ITEMS:

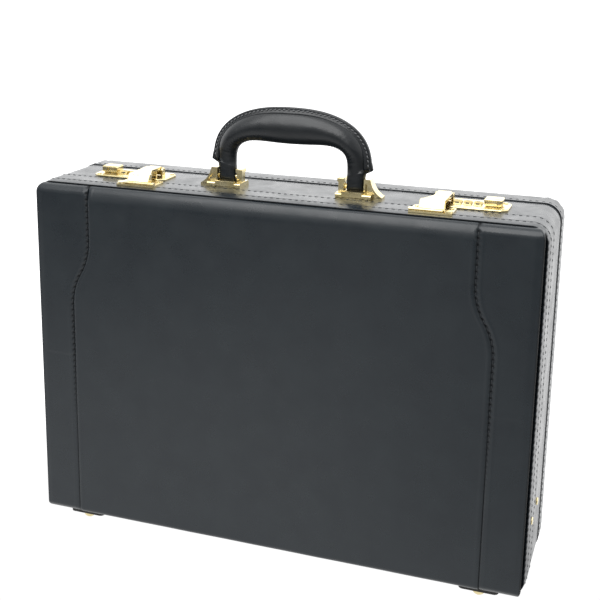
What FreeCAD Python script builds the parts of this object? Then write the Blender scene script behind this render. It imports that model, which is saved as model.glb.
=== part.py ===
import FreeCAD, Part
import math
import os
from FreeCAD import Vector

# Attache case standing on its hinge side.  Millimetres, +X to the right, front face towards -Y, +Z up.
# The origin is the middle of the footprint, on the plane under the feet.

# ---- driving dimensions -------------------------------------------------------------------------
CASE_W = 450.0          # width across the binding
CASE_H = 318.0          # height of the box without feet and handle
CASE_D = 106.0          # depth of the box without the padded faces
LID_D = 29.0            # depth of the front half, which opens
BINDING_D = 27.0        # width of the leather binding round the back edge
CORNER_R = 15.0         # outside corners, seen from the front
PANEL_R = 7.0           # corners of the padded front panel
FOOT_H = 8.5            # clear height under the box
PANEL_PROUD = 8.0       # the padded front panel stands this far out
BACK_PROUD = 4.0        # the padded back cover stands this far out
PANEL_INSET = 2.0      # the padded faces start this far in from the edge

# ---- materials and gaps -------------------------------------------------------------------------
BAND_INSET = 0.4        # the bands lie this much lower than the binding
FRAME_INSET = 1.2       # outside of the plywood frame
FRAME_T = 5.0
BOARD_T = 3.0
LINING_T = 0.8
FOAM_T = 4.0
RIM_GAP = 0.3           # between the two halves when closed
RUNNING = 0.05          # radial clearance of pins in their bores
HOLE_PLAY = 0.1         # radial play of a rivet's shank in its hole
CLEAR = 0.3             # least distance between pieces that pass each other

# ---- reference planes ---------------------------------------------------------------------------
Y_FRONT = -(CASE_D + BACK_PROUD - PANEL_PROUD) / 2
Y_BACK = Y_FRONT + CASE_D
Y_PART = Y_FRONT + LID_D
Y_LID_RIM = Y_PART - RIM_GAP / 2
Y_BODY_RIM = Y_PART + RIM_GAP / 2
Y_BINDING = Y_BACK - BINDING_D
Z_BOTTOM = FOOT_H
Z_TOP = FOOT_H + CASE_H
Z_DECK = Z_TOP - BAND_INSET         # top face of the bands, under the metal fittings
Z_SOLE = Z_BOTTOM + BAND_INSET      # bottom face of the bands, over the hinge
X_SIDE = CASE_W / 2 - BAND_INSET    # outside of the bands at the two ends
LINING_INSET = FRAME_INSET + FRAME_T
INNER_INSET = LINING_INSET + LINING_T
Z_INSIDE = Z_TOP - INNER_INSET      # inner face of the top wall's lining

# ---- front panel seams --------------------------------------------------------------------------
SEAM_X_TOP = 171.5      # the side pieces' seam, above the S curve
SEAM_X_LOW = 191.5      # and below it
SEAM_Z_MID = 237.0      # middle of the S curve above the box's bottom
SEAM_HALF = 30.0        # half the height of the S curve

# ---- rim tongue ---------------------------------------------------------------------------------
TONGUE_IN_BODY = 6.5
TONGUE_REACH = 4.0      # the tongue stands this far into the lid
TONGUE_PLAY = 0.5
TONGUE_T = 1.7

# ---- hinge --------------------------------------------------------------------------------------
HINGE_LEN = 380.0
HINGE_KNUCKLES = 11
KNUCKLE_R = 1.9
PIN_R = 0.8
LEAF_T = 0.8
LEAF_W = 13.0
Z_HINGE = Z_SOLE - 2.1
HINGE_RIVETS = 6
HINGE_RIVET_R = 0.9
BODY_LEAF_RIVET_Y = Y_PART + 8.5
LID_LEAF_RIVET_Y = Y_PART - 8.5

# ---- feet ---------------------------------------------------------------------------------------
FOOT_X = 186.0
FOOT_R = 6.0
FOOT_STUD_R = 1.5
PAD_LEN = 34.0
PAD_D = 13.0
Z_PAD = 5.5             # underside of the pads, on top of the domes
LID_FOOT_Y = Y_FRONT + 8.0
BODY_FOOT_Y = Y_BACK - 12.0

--

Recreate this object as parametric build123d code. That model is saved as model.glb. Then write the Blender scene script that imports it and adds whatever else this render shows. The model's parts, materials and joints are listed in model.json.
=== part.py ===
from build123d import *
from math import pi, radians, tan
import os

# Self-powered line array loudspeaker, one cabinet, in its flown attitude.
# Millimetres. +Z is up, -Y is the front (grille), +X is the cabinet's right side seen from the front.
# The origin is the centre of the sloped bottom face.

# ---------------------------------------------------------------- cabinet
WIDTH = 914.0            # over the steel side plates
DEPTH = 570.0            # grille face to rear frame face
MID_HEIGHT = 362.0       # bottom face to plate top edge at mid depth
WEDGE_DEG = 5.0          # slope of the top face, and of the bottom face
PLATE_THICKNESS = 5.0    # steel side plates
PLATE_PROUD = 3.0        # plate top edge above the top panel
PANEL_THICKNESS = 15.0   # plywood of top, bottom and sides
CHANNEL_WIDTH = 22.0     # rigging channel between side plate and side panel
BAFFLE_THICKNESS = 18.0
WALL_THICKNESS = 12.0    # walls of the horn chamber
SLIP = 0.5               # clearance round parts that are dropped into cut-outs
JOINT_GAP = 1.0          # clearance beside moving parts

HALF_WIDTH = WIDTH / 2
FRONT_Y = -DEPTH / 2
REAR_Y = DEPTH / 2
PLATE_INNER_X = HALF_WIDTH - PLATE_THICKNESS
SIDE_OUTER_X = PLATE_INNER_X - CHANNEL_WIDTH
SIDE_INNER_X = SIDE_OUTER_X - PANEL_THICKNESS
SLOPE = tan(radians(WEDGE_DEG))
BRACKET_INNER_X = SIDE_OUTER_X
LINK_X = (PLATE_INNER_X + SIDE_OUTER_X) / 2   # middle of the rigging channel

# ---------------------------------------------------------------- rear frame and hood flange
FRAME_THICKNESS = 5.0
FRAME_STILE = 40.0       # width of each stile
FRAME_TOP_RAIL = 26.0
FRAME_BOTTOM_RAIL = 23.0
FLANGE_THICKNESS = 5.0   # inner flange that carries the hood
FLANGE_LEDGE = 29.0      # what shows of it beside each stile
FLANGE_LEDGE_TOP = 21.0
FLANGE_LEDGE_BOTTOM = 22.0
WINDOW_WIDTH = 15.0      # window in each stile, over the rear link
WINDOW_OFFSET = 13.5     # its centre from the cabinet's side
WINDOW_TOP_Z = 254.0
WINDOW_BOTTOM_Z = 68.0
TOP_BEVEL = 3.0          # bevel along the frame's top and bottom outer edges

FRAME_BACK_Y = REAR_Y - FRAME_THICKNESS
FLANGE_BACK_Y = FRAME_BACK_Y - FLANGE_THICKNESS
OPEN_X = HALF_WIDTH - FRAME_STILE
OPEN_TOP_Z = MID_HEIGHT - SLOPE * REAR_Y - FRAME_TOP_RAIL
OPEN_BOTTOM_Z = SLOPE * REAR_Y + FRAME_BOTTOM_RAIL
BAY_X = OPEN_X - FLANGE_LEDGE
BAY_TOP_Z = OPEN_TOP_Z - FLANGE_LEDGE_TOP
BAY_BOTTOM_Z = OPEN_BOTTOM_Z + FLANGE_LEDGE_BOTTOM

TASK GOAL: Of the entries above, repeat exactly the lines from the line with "What FreeCAD Python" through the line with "from FreeCAD import Vector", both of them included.

FINISHED TASK:
What FreeCAD Python script builds the parts of this object? Then write the Blender scene script behind this render. It imports that model, which is saved as model.glb.
=== part.py ===
import FreeCAD, Part
import math
import os
from FreeCAD import Vector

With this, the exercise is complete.